-- start --

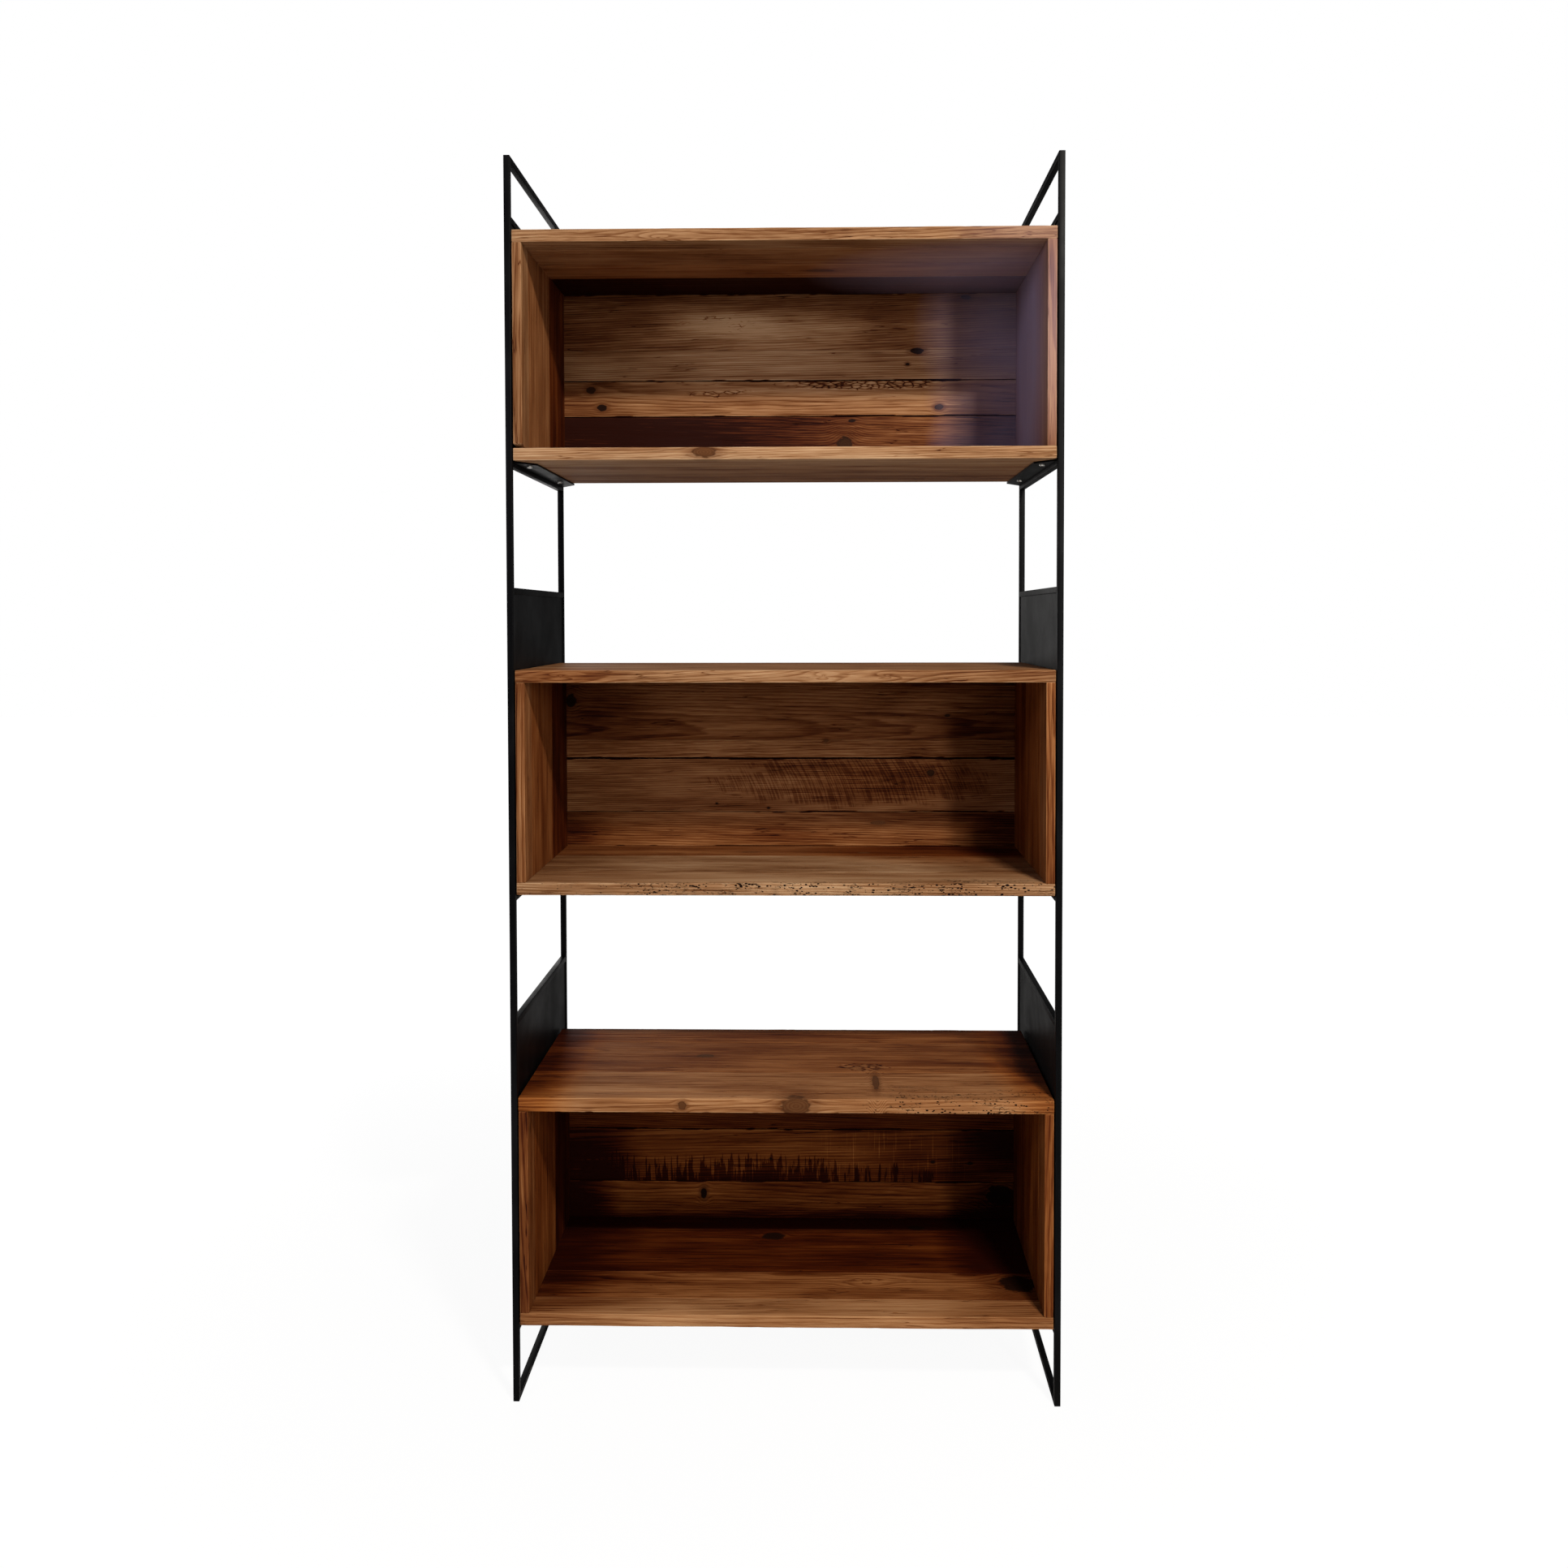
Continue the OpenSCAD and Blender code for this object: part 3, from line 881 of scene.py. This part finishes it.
def middle_box():
    """The middle box: redder, with an open joint and saw marks in its back."""
    return [
        Board("middle_box_top_board", SHELF_BOARD,
              [Strip(70, 0.31, 0.15, 0.6), Strip(150, 0.32, 0.1, 0.4), Strip(125, 0.34, 0.2, 0.4)],
              knots=[Knot(0.085, 0.0, 0.5, 60, 40, SWIRL, 11), Knot(0.572, 0.0, 0.5, 26, 30, SWIRL, 9),
                     Knot(0.69, 0.0, 0.5, 46, 30, SWIRL, 10)],
              blots=[Blot("flake", 0.5, 0.97, 0.16, 0.05, 0.5), Blot("warm", 0.08, 0.0, 0.09, 0.3, 0.3),
                     Blot("dark", 0.08, 0.0, 0.09, 0.2, 0.08)], shape=wavy_back),
        Board("middle_box_bottom_board", SHELF_BOARD,
              [Strip(87, 0.22, 0.1, 0.3), Strip(150, 0.29, 0.0, 0.4), Strip(108, 0.46, 0.6, 0.3)],
              knots=[Knot(0.419, 0.79, 0.9, 20, 6, 0.1), Knot(0.656, 0.77, 0.9, 14, 5, 0.3)],
              blots=[Blot("worm", 0.5, -0.02, 0.42, 0.07, 1.0), Blot("worm", 0.86, -0.02, 0.16, 0.12, 1.3),
                     # The dark, red blot at the rear right and the dark one at the right end are painted
                     # shade: the right board's shadow
                     Blot("dark", 0.86, 0.86, 0.22, 0.22, 0.3), Blot("warm", 0.86, 0.8, 0.22, 0.28, 0.6),
                     Blot("dark", 0.94, 0.4, 0.14, 0.3, 0.14), Blot("dark", 0.04, 0.4, 0.18, 0.35, 0.16)],
              wear=0.6),
        *side_boards("middle", 0.05, 0.3),
        Board("middle_box_back_plank_1", PLANK, [Strip(33, 0.38, 0.45, 0.6), Strip(122, 0.47, 0.5, 0.6)],
              knots=[Knot(0.838, 0.5, 0.1, 5, 3, 0.9), Knot(0.027, 0.68, 0.1, 10, 12, 1.0),
                     Knot(0.577, 0.2, 0.1, 5, 4, 0.3)],
              # The dark blots at the two ends are painted shade in the box's inner corners
              blots=[Blot("dark", 0.0, 0.6, 0.16, 0.6, 0.24), Blot("dark", 1.0, 0.5, 0.12, 0.9, 0.14),
                     Blot("dark", 0.35, 0.6, 0.14, 0.25, -0.12)]),
        Board("middle_box_back_plank_2", PLANK, [Strip(1, 0.34, 0.45, 0.2)],
              knots=[Knot(0.341, 0.15, 0.1, 2.5, 2, 1.0), Knot(0.453, 0.07, 0.1, 3, 2, 1.0),
                     Knot(0.803, 0.74, 0.1, 7, 6, 0.8)],
              blots=[Blot("saw", 0.64, 0.58, 0.26, 0.42, 1.0), Blot("dark", 0.68, 0.7, 0.2, 0.4, 0.12),
                     Blot("warm", 0.74, 0.6, 0.2, 0.5, 0.2)]),
        Board("middle_box_back_plank_3", PLANK, [Strip(1, 0.44, 0.6, 0.3)],
              knots=[Knot(0.69, 0.68, 0.1, 15, 4, 0.1)],
              # The dark blots at both ends are painted shade in the box's inner corners
              blots=[Blot("worm", 0.36, 0.72, 0.2, 0.04, 0.9), Blot("dark", 0.98, 0.6, 0.1, 0.6, 0.4),
                     Blot("dark", 0.0, 0.5, 0.08, 0.7, 0.3)]),
    ]


def top_box():
    """The top box: the palest back, greyed on the right by a painted haze of cool light, under a dark rear
    strip.
    """
    return [
        Board("top_box_top_board", SHELF_BOARD,
              [Strip(47, 0.33, 0.05, 0.7), Strip(91, 0.33, 0.3, 0.3), Strip(82, 0.34, 0.5, 0.2),
               Strip(125, 1.15, 0.6, 0.1)],
              knots=[Knot(0.566, 0.513, 0.1, 24, 7, 0.4), Knot(0.27, 0.0, 0.2, 56, 40, SWIRL, 11)],
              # At the right end: a painted haze of cool light, and a lighter patch over the dark rear strip
              # that is painted haze too
              blots=[Blot("dust_and_painted_haze", 0.98, 0.6, 0.3, 0.44, 0.58), Blot("dark", 0.92, 0.8, 0.26, 0.3, -0.35),
                     Blot("dark", 0.21, 0.2, 0.07, 0.05, 0.14)]),
        Board("top_box_bottom_board", SHELF_BOARD,
              [Strip(90, 0.16, 0.1, 0.5), Strip(140, 0.28, 0.2, 0.4), Strip(115, 0.34, 0.3, 0.3)],
              knots=[Knot(0.353, 0.0, 0.6, 20, 30, 0.3, 9)]),
        *side_boards("top", 0.0, 0.0, left_shape=short_foot),
        Board("top_box_back_plank_1", PLANK, [Strip(55, 0.26, 0.1, 0.2), Strip(102, 0.36, 0.2, 0.3)],
              knots=[Knot(0.773, 0.335, 0.1, 13, 6, 1.0), Knot(0.752, 0.18, 0.1, 4, 3, 1.0),
                     Knot(0.876, 0.95, 0.1, 10, 4, 0.9)],
              blots=[Blot("flake", 0.36, 0.66, 0.1, 0.12, 0.42), Blot("dark", 0.36, 0.66, 0.1, 0.12, -0.34),
                     Blot("dark", 0.52, 0.58, 0.14, 0.16, -0.22),
                     # The dark blots at the left end are painted shade in the box's left corner
                     Blot("dark", 0.04, 0.75, 0.18, 0.4, 0.14), Blot("dark", 0.45, 0.97, 0.4, 0.1, 0.14),
                     Blot("dark", 0.74, 0.8, 0.12, 0.3, 0.16), Blot("dark", 0.0, 0.5, 0.06, 0.9, 0.12),
                     # At the right end: a painted haze of cool light
                     Blot("dust_and_painted_haze", 1.02, 0.6, 0.17, 0.9, 0.56)]),
        Board("top_box_back_plank_2", PLANK, [Strip(1, 0.27, 0.3, 0.7)],
              knots=[Knot(0.074, 0.76, 0.1, 9, 7, 0.9), Knot(0.098, 0.26, 0.1, 10, 6, 1.0),
                     Knot(0.819, 0.24, 0.1, 8, 6, 0.9)],
              blots=[Blot("flake", 0.66, 0.92, 0.17, 0.16, 1.0),
                     # The dark blot at the left end is painted shade in the box's left corner
                     Blot("flake", 0.34, 0.66, 0.09, 0.12, 0.5), Blot("dark", 0.0, 0.5, 0.12, 0.9, 0.28),
                     # At the right end: a painted haze of cool light
                     Blot("dust_and_painted_haze", 1.02, 0.5, 0.155, 0.9, 0.46)]),
        Board("top_box_back_plank_3", PLANK, [Strip(1, 0.7, 0.4, 0.4)],
              knots=[Knot(0.618, 0.44, 0.1, 15, 20, 0.8), Knot(0.634, 0.92, 0.1, 8, 3, 1.0)],
              # Darker at the left end: painted shade in the box's left corner. Lighter near the right end,
              # and cool grey at the end: painted haze of light
              blots=[Blot("dark", 0.05, 0.5, 0.4, 0.9, 0.36), Blot("dark", 0.82, 0.4, 0.22, 0.8, -0.18),
                     Blot("dust_and_painted_haze", 1.02, 0.5, 0.155, 0.9, 0.42)]),
    ]


def side_boards(box, extra, redder, left_shape=None):
    """The two upright side boards of a box, each of three strips, the rear one darkest."""
    # Darkens the front edge of each side board over its whole height
    darker_front_edge = Blot("dark", 0.5, -0.03, 3.0, 0.03, 0.2)
    dust_and_painted_haze, holes = [], []
    if box == "top":
        # The right board of the top box gets a painted haze of cool light, and is lightened under it
        dust_and_painted_haze = [Blot("dust_and_painted_haze", 0.6, 0.62, 0.9, 0.48, 0.9), Blot("dark", 0.5, 0.6, 0.8, 0.6, -0.12)]
    if box == "lower":
        holes = [Knot(0.9, 0.05, 1.0, 12, 2.5, 1.0)]
    left = [Strip(50, 0.34 + extra, 0.1 + redder, 0.2), Strip(155, 0.42 + extra, 0.4 + redder, 0.2),
            Strip(127, 0.74 + extra, 0.9 + redder, 0.2)]
    right = [Strip(58, 0.30 + extra, 0.3 + redder, 0.2), Strip(147, 0.36 + extra, 0.6 + redder, 0.2),
             Strip(127, 0.50 + extra, 0.9 + redder, 0.2)]
    return [Board(f"{box}_box_left_board", SIDE_BOARD, left, holes, [darker_front_edge], shape=left_shape),
            Board(f"{box}_box_right_board", SIDE_BOARD, right, blots=[darker_front_edge, *dust_and_painted_haze])]


# Seed of the first board. Each next board's is one more.
FIRST_SEED = 11


def add_boards(material):
    """Builds every board and plank, each with its own seed."""
    boards = lower_box() + middle_box() + top_box()
    for seed, board in enumerate(boards, FIRST_SEED):
        board.build(material, seed)


# ---------- steel

BAR_ROUNDING = 0.9 * MM
BAR_ROUNDING_STEPS = 3
SHARP_STEEL = math.radians(35)


def add_bar(node, material):
    """A square bar with softly rounded edges in its CAD node's box."""
    low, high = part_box(node)
    shape = bmesh.new()
    bmesh.ops.create_cube(shape, size=1)
    for vertex in shape.verts:
        vertex.co = Vector((low[i] + (vertex.co[i] + 0.5) * (high[i] - low[i]) for i in range(3)))
    bmesh.ops.bevel(shape, geom=shape.edges[:], offset=BAR_ROUNDING, segments=BAR_ROUNDING_STEPS,
                    profile=0.5, affect="EDGES")
    mesh = bpy.data.meshes.new(node + "_bar")
    shape.to_mesh(mesh)
    shape.free()
    mesh.shade_smooth()
    mesh.set_sharp_from_angle(angle=SHARP_STEEL)
    add_piece(mesh, material, node)


def finish_node(node, material):
    """Gives a CAD node that stays in view a better material."""
    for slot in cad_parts[node].material_slots:
        slot.material = material


def add_steel(material):
    """Rebuilds the bars of both side frames, and coats their sheets and flanges."""
    for side in SIDES:
        for name in ("front_post", "back_post", "top_rail", "bottom_rail"):
            add_bar(f"{side}_{name}", material)
        for box in BOXES:
            for name in ("upper_rail", "support_rail"):
                add_bar(f"{side}_{box}_{name}", material)
            for name in ("side_sheet", "flange"):
                finish_node(f"{side}_{box}_{name}", material)


def finish_fasteners():
    """Coats the screws, the nails and the dowels."""
    finish_node("flange_screws", plated_material("zinc_plate", **ZINC))
    finish_node("back_nails", plated_material("dull_nail", **DULL_STEEL))
    finish_node("corner_dowels", dowel_material())


# ---------- floor and light

Light = namedtuple("Light", "name place size power colour")
LIGHTS = (
    # A ceiling lamp ahead of the bookcase and to its right, and a tall window light below it
    Light("lamp", (1.15, -2.54, 3.20), (0.50, 0.12), 90, (1.0, 0.94, 0.85)),
    Light("window", (1.50, -3.10, 1.90), (0.25, 0.9), 30, (1.0, 0.98, 0.97)),
    # A weak soft light behind the bookcase
    Light("rear", (-1.60, 3.00, 1.60), (1.6, 1.6), 15, (1.0, 0.98, 0.96)),
    # A cooler glow from the upper left, which greys the right end of the top box
    Light("glow", (-1.50, -1.90, 2.15), (1.0, 0.6), 10, (0.84, 0.82, 1.0)))
WHITE = (1, 1, 1, 1)
FILL_STRENGTH = 0.13
FLOOR_SIZE = 14
FLOOR_STEPS = 24
# Gap that keeps the floor clear of the bottom rails
FLOOR_GAP = 0.2 * MM
FLOOR_COLOURS = ((0.78, 0.78, 0.78), (0.82, 0.82, 0.82))
# The camera sees a floor that glows almost white, with only a trace of shadow on it. The glow grows
# with the distance from the middle of the bookcase.
FLOOR_GLOW_PLACES = (0.4, 2.6)
FLOOR_GLOW = (0.94, 1.0)
FLOOR_TRACE = 0.08


def add_floor():
    """A pale floor that looks white to the camera, like the photo's background."""
    s = Shader("pale_floor")
    place = s.add("ShaderNodeTexCoord").outputs["Object"]
    seen = s.add("ShaderNodeLightPath").outputs["Is Camera Ray"]
    pale = s.mix(s.noise(place, scale=3.0, detail=3.0), *FLOOR_COLOURS)
    s.coat("Base Color", s.mix(seen, pale, (FLOOR_TRACE,) * 3))
    s.coat("Roughness", 0.9)
    s.coat("Specular IOR Level", 0.0)
    s.coat("Emission Color", WHITE)
    far = s.vector("LENGTH", place).outputs["Value"]
    glow = s.between(far, *FLOOR_GLOW_PLACES, *FLOOR_GLOW)
    s.coat("Emission Strength", s.calc("MULTIPLY", seen, glow))
    shape = bmesh.new()
    bmesh.ops.create_grid(shape, x_segments=FLOOR_STEPS, y_segments=FLOOR_STEPS, size=FLOOR_SIZE)
    mesh = bpy.data.meshes.new("floor")
    shape.to_mesh(mesh)
    shape.free()
    mesh.materials.append(s.material)
    floor = bpy.data.objects.new("floor", mesh)
    floor.location.z = cad_bounds[0].z - FLOOR_GAP
    bpy.context.scene.collection.objects.link(floor)


def add_light(light):
    """A rectangular light that faces the middle of the bookcase."""
    data = bpy.data.lights.new(light.name, "AREA")
    data.shape = "RECTANGLE"
    data.size, data.size_y = light.size
    data.energy, data.color = light.power, light.colour
    lamp = bpy.data.objects.new(light.name, data)
    lamp.location = light.place
    aim = (cad_bounds[0] + cad_bounds[1]) / 2 - lamp.location
    lamp.rotation_mode = "QUATERNION"
    lamp.rotation_quaternion = aim.to_track_quat("-Z", "Y")
    bpy.context.scene.collection.objects.link(lamp)


def add_world():
    """Dim even fill, in front of a white background."""
    world = bpy.data.worlds.new("studio")
    bpy.context.scene.world = world
    world.use_nodes = True
    tree = world.node_tree
    tree.nodes.clear()
    choose = tree.nodes.new("ShaderNodeMixShader")
    tree.links.new(tree.nodes.new("ShaderNodeLightPath").outputs["Is Camera Ray"], choose.inputs[0])
    for socket, strength in ((choose.inputs[1], FILL_STRENGTH), (choose.inputs[2], 1.0)):
        background = tree.nodes.new("ShaderNodeBackground")
        background.inputs["Color"].default_value = WHITE
        background.inputs["Strength"].default_value = strength
        tree.links.new(background.outputs[0], socket)
    out = tree.nodes.new("ShaderNodeOutputWorld")
    tree.links.new(choose.outputs[0], out.inputs["Surface"])


add_camera()
add_boards(wood_material())
add_steel(steel_material())
finish_fasteners()
add_floor()
for light in LIGHTS:
    add_light(light)
add_world()
bpy.context.scene.view_settings.view_transform = "Standard"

-- end --

> **WHAT TO DO**:
The required output is an exact reproduction of the lines starting at the one that contains "for slot in" and ending at the one that contains "slot.material = material". Both boundary lines belong to it.

> **TASK RESPONSE**:
    for slot in cad_parts[node].material_slots:
        slot.material = material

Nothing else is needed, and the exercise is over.